The outcome of that poll may indeed prove more influential on the future shape of EU integration than any debate about institutional fixes.
For its part, France is broadly in favor of more majority voting, notably to prevent a race to the bottom in corporate taxation. But even Paris may balk at the risk of being outvoted when it comes to policy on Africa or the Middle East, where it has historic interests.
Another area where Scholz’s proposals will struggle to advance is in overcoming old disputes within the EU over migration policy and fiscal rules.
The German leader seems to be counting on labor shortages in many member countries to help surmount more than a decade of deadlock over how to control and manage asylum and immigration.

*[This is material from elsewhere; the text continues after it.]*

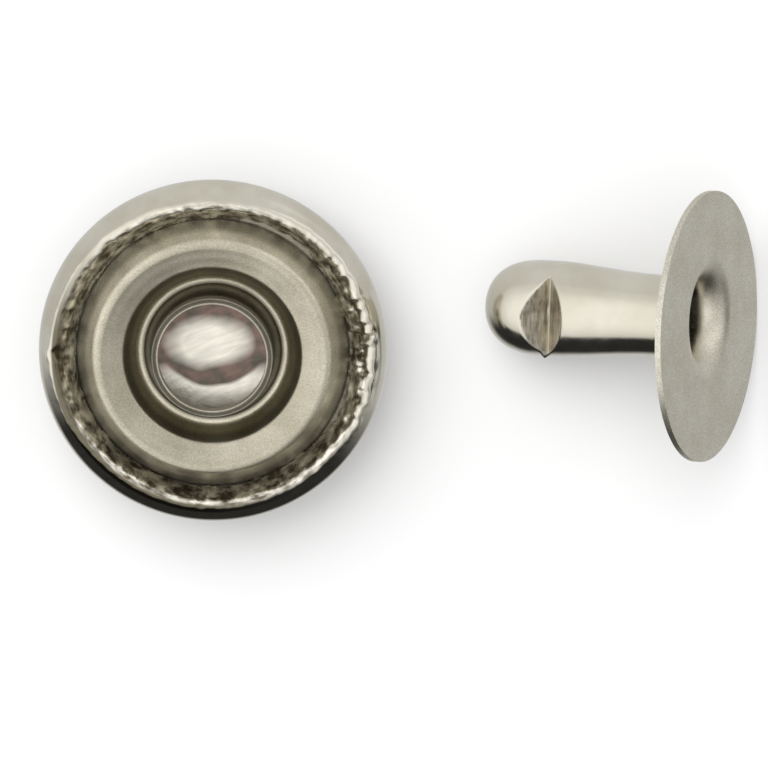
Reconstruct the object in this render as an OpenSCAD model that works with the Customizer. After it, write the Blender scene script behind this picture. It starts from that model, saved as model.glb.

He advocates the promotion of legal migration for work in return for a more effective crackdown on illegal immigrants, using EU funds as leverage on transit countries to accept their repatriation.
The trouble is, not only do most migration experts say such repatriation strategies don’t work —given the underlying drivers of migration like climate change, poverty and conflict — but politically, Scholz is swimming against a tide of public hostility to all migration, legal or otherwise, which has helped sweep hard-right nationalists and populists from the fringes to the brink of power in countries like Sweden and Italy.
This noisy populist chorus is likely to drown out moderate voices advocating for managed migration.
Similarly, Scholz’s call for a reform to EU’s budget rules, which would set a realistic pace for reducing national debt while allowing “transformational investments,” may well be derailed by a looming recession and the Russia-related energy crisis. The fiscal rules are currently suspended and are due to go back into force next year, but it may be easier just to kick the can down the road than to try and to negotiate a fraught compromise against a backdrop of high inflation, jittery bond markets and shrinking economies.
The last decade of serial crises has shown that when under the gun, the EU can agree on innovative and previously unthinkable solutions, such as common borrowing, collective purchases of vaccines and giant recovery funds. This may prove to be a more plausible route for future integration than formal institutional debates over majority voting and veto rights, whatever Scholz or Macron may propose.
Another year or more of war will further transform the EU from an exclusive common market into a geopolitical community, grouping all the countries to the west of Russia — except Belarus. That may well force the bloc to eventually change its rules. But it is more likely that the EU will instead go on finding creative ways of bending those rules to make what is necessary possible.